» Task goal
Output exactly the lines that run from the line containing "base_frame();" through the line containing "before = set(bpy.data.objects)", with both ends included.

» Exercise data
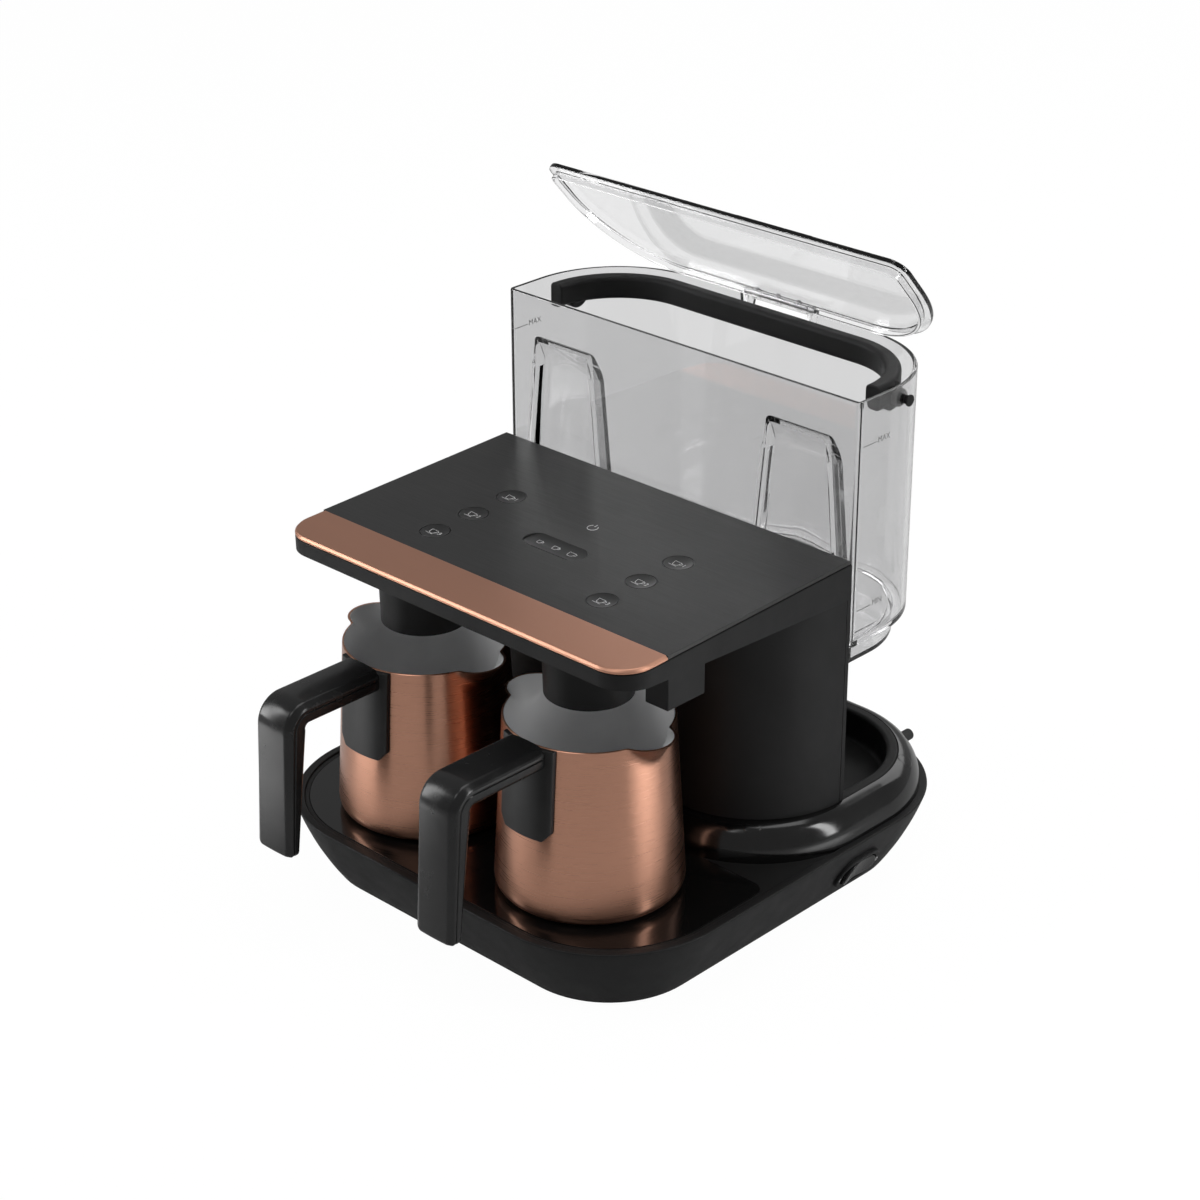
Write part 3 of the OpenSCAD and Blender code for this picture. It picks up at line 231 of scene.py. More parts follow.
def follow(bm, face, points):
    """Carries a face along a section: points are (inward, height) from the first one on."""
    for (i0, z0), (i1, z1) in zip(points, points[1:]):
        face = step(bm, face, i1 - i0, z1 - z0)
    return face


def bend(cx, cy, radius, a0, a1, steps=5):
    """Points of an arc in a section, angles in degrees."""
    turns = [math.radians(a0 + (a1 - a0) * k / steps) for k in range(steps + 1)]
    return [(cx + radius * math.cos(t), cy + radius * math.sin(t)) for t in turns]


def close_up(bm, face):
    """Takes the last cap away and joins a ring-shaped body to its own start."""
    bmesh.ops.delete(bm, geom=[face], context="FACES_ONLY")
    bmesh.ops.remove_doubles(bm, verts=bm.verts[:], dist=0.004 * MM)
    bmesh.ops.recalc_face_normals(bm, faces=bm.faces[:])


def cap(bm):
    """Closes the openings that an extruded or cut shape leaves behind."""
    bmesh.ops.holes_fill(bm, edges=[e for e in bm.edges if e.is_boundary], sides=0)
    bmesh.ops.recalc_face_normals(bm, faces=bm.faces[:])


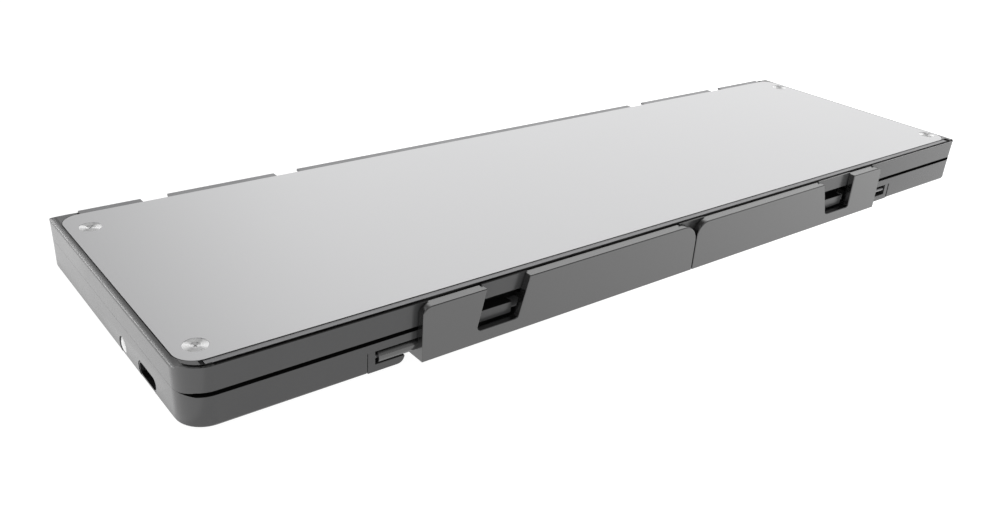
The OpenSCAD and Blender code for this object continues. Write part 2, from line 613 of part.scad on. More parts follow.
module flap(x0, sx, notch, r) difference() {
  union() {
    along_y(flap_y0, flap_y1) flap_face(x0, notch, r);
    flap_lips(x0, notch, r, 0);
    // foot that turns under the lower shell
    along_x(x0, flap_mid - 3.0) polygon([[flap_y1 - 0.2, -shell_h], [0.5, -shell_h], [0.6, -shell_h + 0.1],
      [0.6, -10.3], [0.5, -10.2], [flap_y1 - 0.2, -10.2]]);
    bx([x0, flap_y1 - 0.2, -11], [x0 + 4.2, piv_y + 0.9, piv_z]);
    bx([flap_mid - 7.5, flap_y1 - 0.2, -11], [flap_mid - 3.0, piv_y + 0.9, piv_z]);
    xcyl(sx, x0 + 4.2, piv_y, piv_z, stub_r);
    xcyl(flap_mid - 7.5, flap_mid - 3.0, piv_y, piv_z, 1.1);
  }
  xcyl(sx - 1, sx + 4.1, piv_y, piv_z, flap_pin_r + 0.05);
  xcyl(flap_mid - 6.6, flap_mid, piv_y, piv_z, flap_pin_r + 0.05);
}

module mirror_flap() translate([2 * flap_mid, 0, 0]) mirror([1, 0, 0]) children();

module stand_flap_left() color("dimgray") place() flap(flap_x0, stub_x[0], notch_l, 4.6);
module stand_flap_right() color("dimgray") place() mirror_flap() flap(flap_x0_r, stub_x[1], notch_r, 3.5);

// Cap beside a flap: end strip, back block and a lower lip with a rounded end
module flap_cap(x) difference() {
  union() {
    bx([x, -front_out - 0.1, -shell_h + 0.02], [x + 1.7, 2.4, -8.3]);
    bx([x + 1.6, 1.9, -shell_h + 0.02], [x + 8.6, 2.4, -8.3]);
    along_y(-front_out - 0.1, 2.4) union() {
      translate([x + 1.6, -shell_h + 0.02]) square([5.3, 1.65]);
      intersection() {
        translate([x + 6.9, -11.33]) circle(r = 1.65, $fn = 64);
        translate([x + 6.75, -shell_h + 0.02]) square([2.2, 1.65]);
      }
    }
  }
  xcyl(x + 0.5, x + 3, piv_y, piv_z, flap_pin_r + 0.02);
}

module flap_hinge_caps() color("dimgray") place() union() {
  flap_cap(cap_x[0]);
  mirror_flap() flap_cap(cap_x[1]);
}

module flap_hinge_pins() color("silver") place() union() {
  xcyl(cap_x[0] + 0.7, stub_x[0] + 3.9, piv_y, piv_z, flap_pin_r);
  mirror_flap() xcyl(cap_x[1] + 0.7, stub_x[1] + 3.9, piv_y, piv_z, flap_pin_r);
  xcyl(flap_mid - 6.4, flap_mid + 6.4, piv_y, piv_z, flap_pin_r);
}

base_frame();
base_cover();
base_cover_screws();
base_deck();
base_dome_sheet();
base_membrane();
base_support_plate();
battery();
controller_board();
usb_c_shell();
usb_c_tongue();
power_switch();
power_button();
base_magnets();
hinge_base_left();
hinge_base_right();
hinge_pins();
rubber_feet();
flex_cable_base();
flap_hinge_caps();
flap_hinge_pins();
stand_flap_left();
stand_flap_right();
lid_frame();
lid_cover();
lid_cover_screws();
lid_chassis();
lid_deck();
lid_dome_sheet();
lid_membrane();
lid_magnets();
hinge_lid_left();
hinge_lid_right();
flex_cable_lid();
esc_key();
function_keys();
delete_key();
number_keys();
backspace_key();
tab_key();
top_letter_keys();
backslash_key();
caps_lock_key();
home_letter_keys();
enter_key();
left_shift_key();
bottom_letter_keys();
up_arrow_key();
right_shift_key();
left_ctrl_key();
fn_key();
system_key();
left_alt_key();
space_key();
right_alt_key();
right_ctrl_key();
left_arrow_key();
down_arrow_key();
right_arrow_key();
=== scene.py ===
import bpy, bmesh, json, math
from mathutils import Vector, Matrix


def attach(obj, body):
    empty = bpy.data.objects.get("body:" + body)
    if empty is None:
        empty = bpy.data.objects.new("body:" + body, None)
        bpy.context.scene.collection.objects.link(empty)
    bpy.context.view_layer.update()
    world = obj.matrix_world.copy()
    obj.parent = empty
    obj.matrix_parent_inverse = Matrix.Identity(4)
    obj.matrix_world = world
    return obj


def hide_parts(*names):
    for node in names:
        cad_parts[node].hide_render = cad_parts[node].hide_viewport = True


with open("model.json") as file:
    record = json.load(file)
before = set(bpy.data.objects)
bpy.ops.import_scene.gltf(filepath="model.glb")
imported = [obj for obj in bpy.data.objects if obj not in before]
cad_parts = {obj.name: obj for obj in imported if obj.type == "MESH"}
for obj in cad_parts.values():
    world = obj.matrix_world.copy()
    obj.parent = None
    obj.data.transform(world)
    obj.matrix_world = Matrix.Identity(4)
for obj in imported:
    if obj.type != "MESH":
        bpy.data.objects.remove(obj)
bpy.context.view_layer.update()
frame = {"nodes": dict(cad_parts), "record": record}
N = frame["nodes"]

# Offset from the sheet's front left corner (mm) to the shared frame
OX, OY, OZ = 125.2, 39.0, 13.3


def P(x, y, z):
    return Vector(((x - OX) / 1000, (y - OY) / 1000, (z + OZ) / 1000))


# ------------------------------------------------------------------ materials

def new_mat(name):
    m = bpy.data.materials.new(name)
    m.use_nodes = True
    nt = m.node_tree
    bsdf = nt.nodes["Principled BSDF"]
    return m, nt, bsdf


def obj_coord(nt, scale=(1, 1, 1)):
    tc = nt.nodes.new("ShaderNodeTexCoord")
    mp = nt.nodes.new("ShaderNodeMapping")
    mp.inputs["Scale"].default_value = scale
    nt.links.new(tc.outputs["Object"], mp.inputs["Vector"])
    return mp.outputs["Vector"]


def noise(nt, vec, scale, detail=3.0, rough=0.5):
    n = nt.nodes.new("ShaderNodeTexNoise")
    n.inputs["Scale"].default_value = scale
    n.inputs["Detail"].default_value = detail
    n.inputs["Roughness"].default_value = rough
    nt.links.new(vec, n.inputs["Vector"])
    return n.outputs["Fac"]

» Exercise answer
base_frame();
base_cover();
base_cover_screws();
base_deck();
base_dome_sheet();
base_membrane();
base_support_plate();
battery();
controller_board();
usb_c_shell();
usb_c_tongue();
power_switch();
power_button();
base_magnets();
hinge_base_left();
hinge_base_right();
hinge_pins();
rubber_feet();
flex_cable_base();
flap_hinge_caps();
flap_hinge_pins();
stand_flap_left();
stand_flap_right();
lid_frame();
lid_cover();
lid_cover_screws();
lid_chassis();
lid_deck();
lid_dome_sheet();
lid_membrane();
lid_magnets();
hinge_lid_left();
hinge_lid_right();
flex_cable_lid();
esc_key();
function_keys();
delete_key();
number_keys();
backspace_key();
tab_key();
top_letter_keys();
backslash_key();
caps_lock_key();
home_letter_keys();
enter_key();
left_shift_key();
bottom_letter_keys();
up_arrow_key();
right_shift_key();
left_ctrl_key();
fn_key();
system_key();
left_alt_key();
space_key();
right_alt_key();
right_ctrl_key();
left_arrow_key();
down_arrow_key();
right_arrow_key();
=== scene.py ===
import bpy, bmesh, json, math
from mathutils import Vector, Matrix


def attach(obj, body):
    empty = bpy.data.objects.get("body:" + body)
    if empty is None:
        empty = bpy.data.objects.new("body:" + body, None)
        bpy.context.scene.collection.objects.link(empty)
    bpy.context.view_layer.update()
    world = obj.matrix_world.copy()
    obj.parent = empty
    obj.matrix_parent_inverse = Matrix.Identity(4)
    obj.matrix_world = world
    return obj


def hide_parts(*names):
    for node in names:
        cad_parts[node].hide_render = cad_parts[node].hide_viewport = True


with open("model.json") as file:
    record = json.load(file)
before = set(bpy.data.objects)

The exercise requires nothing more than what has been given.